Let the outreaching begin

Advertiser News Services

As Salt Lake City becomes the focus of media attention during the Olympics, members and supporters of Falun Gong turn out to decry China's suppression of the sect.

Associated Press

SALT LAKE CITY — The Mormon church isn't used to this kind of competition in its hometown.

Along with Olympic athletes and spectators, evangelists of every stripe have flooded Salt Lake City in search of converts.

As the games began yesterday, Baptist missionaries jockeyed for space on street corners with members of China's Falun Gong sect. Even the Scientologists were in town.

Of course, every Olympics would be an opportunity for mission work. Baptist delegates poured into Atlanta for the 1996 Summer Games and the American Bible Society doled out 5 million New Testaments to Olympic visitors there.

But in the shadow of the Mormon Temple, many churches have taken on a new mission: to point out the errors of the Mormons' ways. And some aren't subtle about it.

"Mormon Jesus Is the Spirit Brother of the Devil," reads the bright yellow sign that John Swortfiguer said he'll carry through Salt Lake City during the games.

Swortfiguer, a born-again Christian, flew in from Fairbanks, Alaska, to preach against what he calls the "plagiarism and libel" of the Mormon church.

He's not the only one.

One group stationed near the Mormon Temple distributed official-looking "Guides to Temple Square" that were really anti-Mormon leaflets.

"No matter how nice the people may be, the fruit of Mormonism is based on false prophecies and lies about Jesus Christ and the Bible," read another leaflet that Dale Brown, an evangelist from Bainbridge Island, Wash., was handing out.

Most evangelical Christians say members of The Church of Jesus Christ of Latter-day Saints — who believe that men can be elevated to godhood and that the Book of Mormon is the third book of the Bible — aren't Christian.

Just two years ago, the Methodist church decided that Mormons who become Methodists should be rebaptized like non-Christian converts.

The Presbyterian Church (U.S.A) and Southern Baptists have similar policies.

Members of The Church of Jesus Christ Latter-day Saints account for 73 percent of Utah's population and 53 percent of Salt Lake City's residents. Most of them are determined to put the church's polygamist, racist history behind them.

"We are not weird," Gordon Hinckley, the church's 91-year-old head, has said repeatedly to out-of-town media representatives in recent weeks.

Not all those proselytizing in town are explicitly anti-Mormon. Some just don't want their message to be drowned out by the 200 Mormon missionaries greeting visitors at the church's downtown center, which is just a few blocks from the Olympic medals plaza.

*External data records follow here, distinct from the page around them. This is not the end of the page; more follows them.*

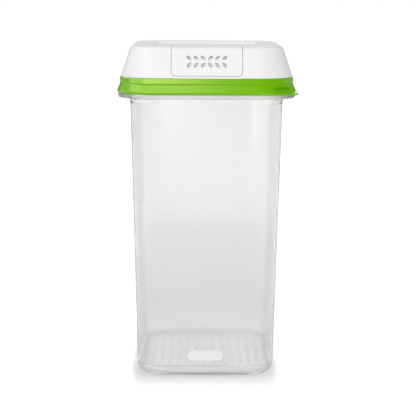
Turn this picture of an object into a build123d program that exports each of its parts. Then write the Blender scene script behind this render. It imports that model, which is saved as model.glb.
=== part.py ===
from build123d import *
from math import atan2, degrees, hypot
import os

# A tall produce keeper, in millimetres: a clear tapered tub, a slotted tray on its floor, and a vented lid
# with a soft skirt. Z is up from the surface it stands on, and the front, with the vent, faces -Y.

# Tub: a tapered box with rounded corners
tub_foot_width = 112.0
tub_foot_corner = 20.0
tub_neck_width = 122.1
tub_neck_corner = 20.0
tub_neck_z = 225.7
tub_wall = 2.0
tub_floor = 2.6
tub_bottom_round = 10.0

# Foot ring under the tub, which drops into the recess of the lid below when two keepers are stacked
foot_ring_inset = 13.5
foot_ring_corner = 7.0
foot_ring_band = 3.0
foot_ring_height = 0.8
stack_clearance = 0.6

# Small rounding of moulded edges
edge_round = 0.5

# Rim of the tub: a flange that stands out from the neck, and an upstand that the lid's skirt straddles
rim_neck = 0.5
rim_blend_round = 4.0
rim_overhang = 9.7
rim_thickness = 3.4
rim_edge_round = 1.3
upstand_offset = 3.2
upstand_thickness = 2.0
upstand_height = 9.9
upstand_round = 0.6
bead_drop = 1.9
bead_height = 1.8
bead_proud = 0.5

# Soft skirt of the lid: a channel over the upstand, with two outer bands and a pull tab at one corner
fit_clearance = 0.3
skirt_web = 2.9
skirt_inner_leg = 1.8
skirt_inner_reach = 7.0
skirt_band = 2.3
skirt_crease_drop = 4.9
skirt_crease_depth = 0.6
skirt_bulge_proud = 2.6
skirt_bulge_rise = 2.2
skirt_bulge_round = 2.0
skirt_hem_proud = 1.4
tab_proud = 0.5
tab_tip_round = 5.0
tab_thickness = 1.6
tab_undercut = 0.9
tab_scoop_radius = 2.6
tab_scoop_depth = 1.0
tab_scoop_turn = 32.0

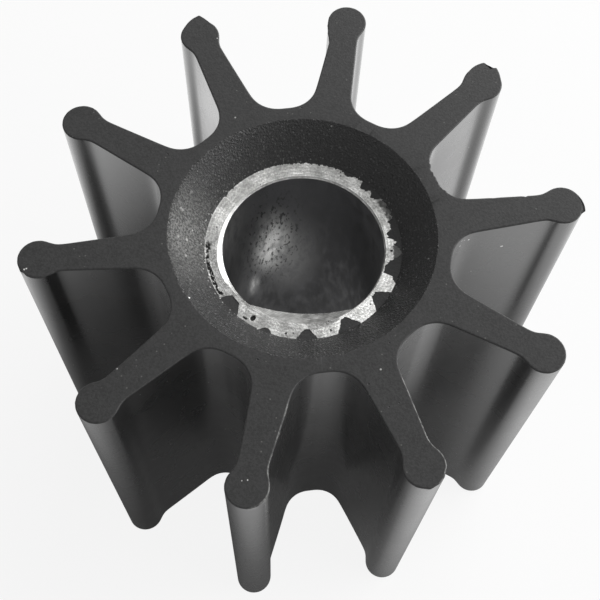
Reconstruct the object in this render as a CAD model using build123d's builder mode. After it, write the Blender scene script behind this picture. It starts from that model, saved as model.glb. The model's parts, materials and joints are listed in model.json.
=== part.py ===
from build123d import *
import os
from math import radians, sin, tan

# Flexible-vane impeller for a marine raw-water pump: a rubber vane wheel moulded onto a fluted
# metal drive insert. Lengths are in millimetres and angles in degrees. The origin lies on the
# axis in the lower end face, +Z runs along the axis, and the flat of the bore faces -Y.

# Drive insert: a sleeve with V-shaped flutes outside and a D-shaped bore inside
bore_diameter = 19.05
bore_flat_depth = 2.1
countersink_width = 0.4
countersink_slope = 45.0
insert_wall = 2.45
flute_count = 14
open_flute_count = 8
first_flute_angle = -136.4
flute_angle = 75.0
flute_floor_width = 0.6
flute_floor_wall = 0.6
dragged_skin = 0.3

# Vane wheel: a hub, its vanes and the round bead along the edge of each vane
wheel_diameter = 65.1
wheel_width = 50.8
hub_wall = 5.1
vane_count = 10
first_vane_angle = 10.0
vane_root_thickness = 4.7
vane_edge_thickness = 3.0
edge_bead_diameter = 4.8
root_fillet_radius = 3.6
neck_fillet_radius = 2.4

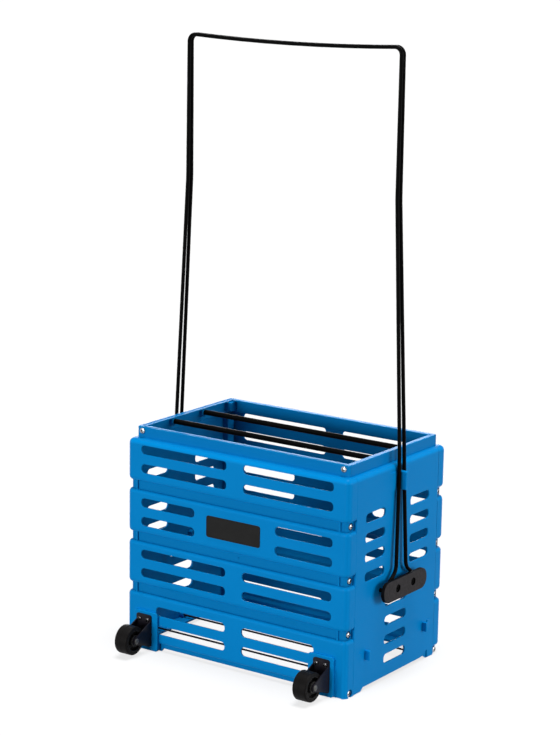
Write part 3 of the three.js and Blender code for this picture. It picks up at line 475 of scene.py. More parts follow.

The Falun Gong followers led public meditations and candlelight vigils to call attention to their suppression in China. Scientologists, who set up an exhibit about their founder, L. Ron Hubbard, in a downtown storefront, said they just wanted to reach out to visitors.

Meanwhile, the Mormons themselves have faced a quandary: Should the church, always an aggressive evangelizer, use the world spotlight to trumpet its faith and proclaim that it is a true, mainline Christian church and not, as some think, a vaguely menacing sect?

Determined not to be seen as heavy-handed, the church decided on a subtle approach. Missionaries will not buttonhole Olympic visitors seeking to convert them; they won't hand out the Book of Mormon to passers-by, only answer questions about their faith if asked.

It's a remarkable concession for a church that is the one of the fastest-growing in the world, with 11 million members and 60,000 missionaries in 162 countries bringing in 300,000 converts a year.

Not everyone thinks it can hold back.

"A devout Mormon has a hard time not talking about his church, especially on his own turf," said Sandra Tanner, a great-great-granddaughter of Brigham Young, the second president of the Mormon church. She has left the church and, with husband Jerald, writes books critical of it.

Despite the church's ban on proselytizing, it is putting on a dazzling face during the games. The televised opening yesterday included a performance by the 330-member Mormon Tabernacle Choir.

And the church has transformed its 21,000-seat Conference Center auditorium into a top-flight theater where it will stage 10 performances of "Light of the World," a theatrical and musical extravaganza.